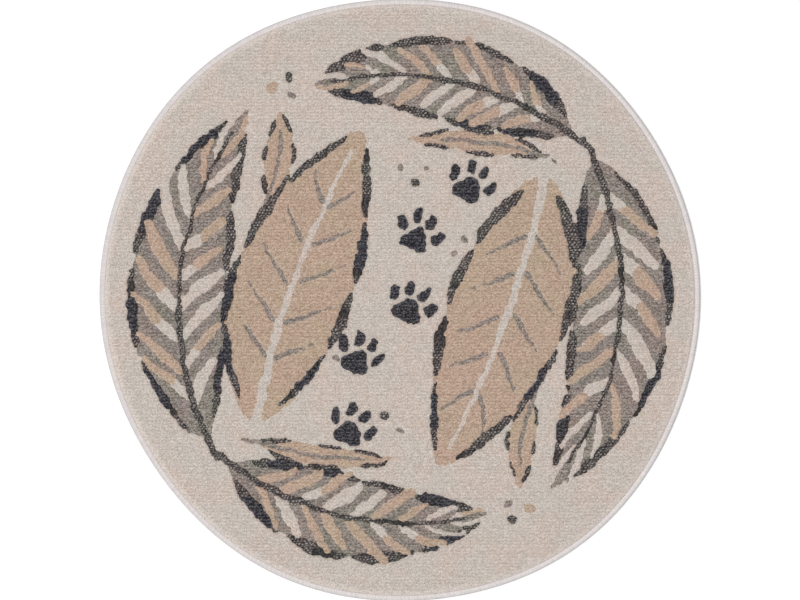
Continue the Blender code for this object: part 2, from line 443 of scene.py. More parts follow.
def paintBlade(leaf, zone):
    middle = leafPath(leaf, 0, 1, blade["stations"])
    edge = leafPath(leaf, 0, 1, blade["stations"], across=1)
    paintStroke(middle, [math.dist(*pair) for pair in zip(edge, middle)], zone)


def paintMidrib(leaf, halfWidth, zone):
    stations = np.linspace(blade["ribFrom"], blade["ribTo"], blade["ribStations"])
    halves = [halfWidth * (1 - blade["ribThinning"] * max(along, 0)) for along in stations]
    paintStroke([leafPoint(leaf, along, 0) for along in stations], halves, zone)


leafLine = {
    "dashes": 4, "from": 0.03, "to": 0.97, "break": 0.035, "stray": 0.012,
    "halves": (0.0028, 0.0058, 0.0070, 0.0072, 0.0066, 0.0054, 0.0026),
    "heavy": 1.32, "heavySpread": 0.25,
    "solidAbove": -0.35,  # how seldom a dash is solid charcoal for a part of its length
    "solidParts": (2, 6),
}


def paintLine(leaf, seed):
    length = (leafLine["to"] - leafLine["from"]) / leafLine["dashes"]
    for side, dash, number in numbered(leafLine["dashes"], seed):
        heavy = leafLine["heavy"] * (1 + leafLine["heavySpread"] * uneven(number + 11))
        halves = [half * heavy for half in leafLine["halves"]]
        start = leafLine["from"] + length * dash + leafLine["break"] / 2 + leafLine["stray"] * uneven(number)
        path = leafPath(leaf, start, start + length - leafLine["break"], len(halves), side)
        paintStroke(path, halves, loops)
        if uneven(number + 23) > leafLine["solidAbove"]:
            first, last = leafLine["solidParts"]
            solid = slice(first - dash % 2, last - dash % 2)
            paintStroke(path[solid], halves[solid], charcoal)


frond = {
    "pairs": 9, "from": 0.05, "to": 0.89, "startStray": 0.12, "midrib": 0.0065,
    "reach": 0.86, "reachSpread": 0.12, "longReach": 1.10,
    "longAbove": 0.60,  # how seldom a leaflet runs out past the leaf's line
    "halfShare": 0.205,  # a leaflet's half width, of the leaflets' pitch
    "widthSpread": 0.2, "thinFrom": 0.92,
    "parts": 7, "slim": 0.45, "belly": 0.60, "bellyFrom": 0.10, "bellyStep": 0.13,
    "tanAbove": 0.55,  # how seldom a leaflet is woven in tan
    "tipAbove": 0.25,  # and how seldom a cream one has a tan tip
    "tipFrom": 3, "tipFray": 0.005,
}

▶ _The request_
Print all the data exactly.

▶ _The solution_
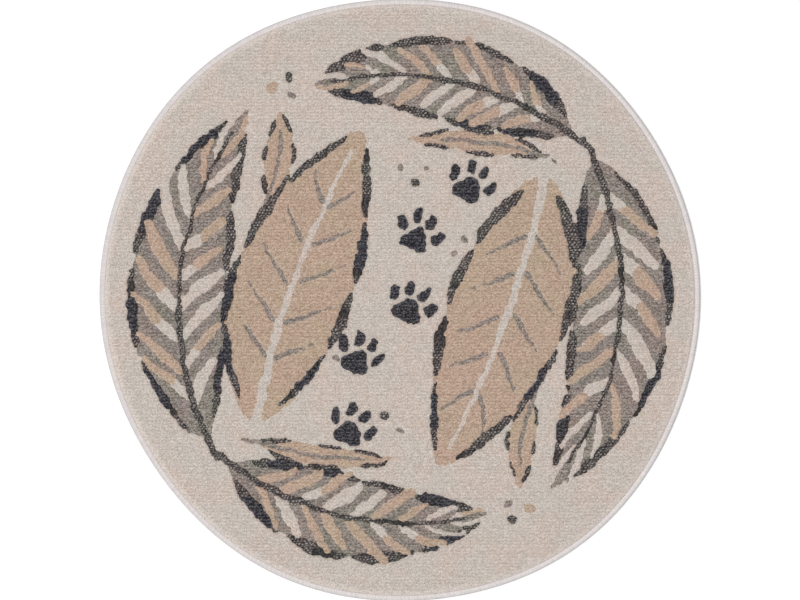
Continue the Blender code for this object: part 2, from line 443 of scene.py. More parts follow.
def paintBlade(leaf, zone):
    middle = leafPath(leaf, 0, 1, blade["stations"])
    edge = leafPath(leaf, 0, 1, blade["stations"], across=1)
    paintStroke(middle, [math.dist(*pair) for pair in zip(edge, middle)], zone)


def paintMidrib(leaf, halfWidth, zone):
    stations = np.linspace(blade["ribFrom"], blade["ribTo"], blade["ribStations"])
    halves = [halfWidth * (1 - blade["ribThinning"] * max(along, 0)) for along in stations]
    paintStroke([leafPoint(leaf, along, 0) for along in stations], halves, zone)


leafLine = {
    "dashes": 4, "from": 0.03, "to": 0.97, "break": 0.035, "stray": 0.012,
    "halves": (0.0028, 0.0058, 0.0070, 0.0072, 0.0066, 0.0054, 0.0026),
    "heavy": 1.32, "heavySpread": 0.25,
    "solidAbove": -0.35,  # how seldom a dash is solid charcoal for a part of its length
    "solidParts": (2, 6),
}


def paintLine(leaf, seed):
    length = (leafLine["to"] - leafLine["from"]) / leafLine["dashes"]
    for side, dash, number in numbered(leafLine["dashes"], seed):
        heavy = leafLine["heavy"] * (1 + leafLine["heavySpread"] * uneven(number + 11))
        halves = [half * heavy for half in leafLine["halves"]]
        start = leafLine["from"] + length * dash + leafLine["break"] / 2 + leafLine["stray"] * uneven(number)
        path = leafPath(leaf, start, start + length - leafLine["break"], len(halves), side)
        paintStroke(path, halves, loops)
        if uneven(number + 23) > leafLine["solidAbove"]:
            first, last = leafLine["solidParts"]
            solid = slice(first - dash % 2, last - dash % 2)
            paintStroke(path[solid], halves[solid], charcoal)


frond = {
    "pairs": 9, "from": 0.05, "to": 0.89, "startStray": 0.12, "midrib": 0.0065,
    "reach": 0.86, "reachSpread": 0.12, "longReach": 1.10,
    "longAbove": 0.60,  # how seldom a leaflet runs out past the leaf's line
    "halfShare": 0.205,  # a leaflet's half width, of the leaflets' pitch
    "widthSpread": 0.2, "thinFrom": 0.92,
    "parts": 7, "slim": 0.45, "belly": 0.60, "bellyFrom": 0.10, "bellyStep": 0.13,
    "tanAbove": 0.55,  # how seldom a leaflet is woven in tan
    "tipAbove": 0.25,  # and how seldom a cream one has a tan tip
    "tipFrom": 3, "tipFray": 0.005,
}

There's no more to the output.